The central plaza, or square, is a place for official and unofficial recreational events and a place where people can gather and socialize from dusk to dawn. The Laws of the Indies, Spanish law, which regulated life in Puerto Rico in the early 19th century, stated the plaza's purpose was for "the parties" (celebrations, festivities) (a propósito para las fiestas), and that the square should be proportionally large enough for the number of neighbors (grandeza proporcionada al número de vecinos). These Spanish regulations also stated that the streets nearby should be comfortable portals for passersby, protecting them from the elements: sun and rain.

Located across the central plaza in Loíza barrio-pueblo is the Parroquia Espíritu Santo y San Patricio, a Roman Catholic church.

==History==
Loíza barrio-pueblo was in Spain's gazetteers until Puerto Rico was ceded by Spain in the aftermath of the Spanish–American War under the terms of the Treaty of Paris of 1898 and became an unincorporated territory of the United States. In 1899, the United States Department of War conducted a census of Puerto Rico finding that the population of Pueblo was 833.

Historical population
| Census | Pop. | Note | %± |
| 1900 | 833 |  | — |
| 1910 | 1,021 |  | 22.6% |
| 1920 | 1,077 |  | 5.5% |
| 1930 | 1,606 |  | 49.1% |
| 1940 | 2,356 |  | 46.7% |
| 1950 | 2,872 |  | 21.9% |
| 1960 | 3,097 |  | 7.8% |
| 1970 | 3,350 |  | 8.2% |
| 1980 | 3,932 |  | 17.4% |
| 1990 | 4,300 |  | 9.4% |
| 2000 | 4,123 |  | −4.1% |
| 2010 | 3,875 |  | −6.0% |
U.S. Decennial Census 1899 (shown as 1900) 1910-1930 1930-1950 1980-2000 2010

==Sectors==
Barrios (which are, in contemporary times, roughly comparable to minor civil divisions) in turn are further subdivided into smaller local populated place areas/units called sectores (sectors in English). The types of sectores may vary, from normally sector to urbanización to reparto to barriada to residencial, among others.

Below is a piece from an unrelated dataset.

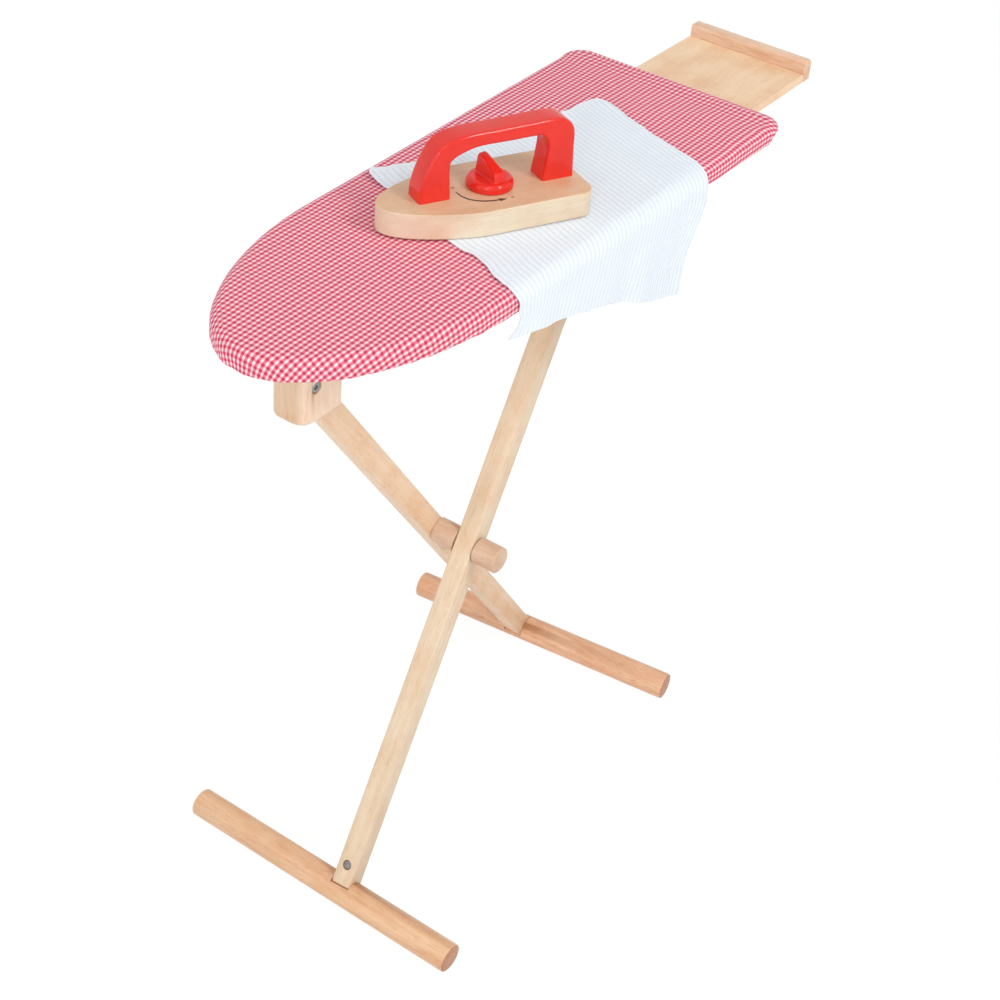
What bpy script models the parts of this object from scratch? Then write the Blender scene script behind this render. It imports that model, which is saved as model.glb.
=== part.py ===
"""Toy ironing board: padded board on a folding cross-leg stand, iron tray, toy iron and pressing cloth.

Metres, +Z up, standing on z = 0. +Y runs from the board's nose to its tray, +X is the iron's side.
The origin is under the middle of the whole object.
"""

import math

import bmesh
import bpy
from mathutils import Matrix, Vector

# clearances and counts
GAP = 0.0003
PASS_GAP = 0.0015
ROUND_SIDES = 32
SMALL_SIDES = 20
SCREW_SIDES = 16
EDGE_STEPS = 4
CROWN_SHARES = (0.14, 0.34, 0.60)

# whole object and board outline
OVERALL_LENGTH = 0.622
BOARD_LENGTH = 0.4952
TAIL_HALF_WIDTH = 0.0930
WAIST_HALF_WIDTH = 0.0870
NOSE_RUN = 0.1660
NOSE_POWER = 1.84
TAIL_CORNER = 0.0140

# padded top
COVER_TOP_Z = 0.5294
COVER_BOTTOM_Z = 0.5128
COVER_THICK = 0.0008
COVER_EDGE_R = 0.0075
COVER_CROWN = 0.0012
COVER_HEM = 0.0200
HEM_CORNER = 0.0010
DECK_THICK = 0.0080
DECK_EASE = 0.0010
LINING = 0.0005

# iron tray
TRAY_WIDTH = 0.1064
TRAY_THICK = 0.0070
TRAY_LAP = 0.1162
TRAY_EASE = 0.0006
END_BAR_THICK = 0.0100
END_BAR_HEIGHT = 0.0175
END_BAR_ROUND = 0.0030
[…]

The following sectors are in Loíza barrio-pueblo:

Las Cuevas (Carreteras 187, 951, 957),
Loíza Home For The Elder,
Residencial Brisas de Loíza,
Residencial Jardines de Loíza,
Residencial San Patricio,
Residencial Yuquiyú,
Sector Hacienda Grande (Villa Álvarez, Villa Vaca),
Sector La Planta,
Sector Los Plaza,
Sector Los Salgado,
Sector Villa Cañona,
Sector Villa Cañona II,
Urbanización Jardines de Loíza, and Urbanización Santiago (Villa Repollo).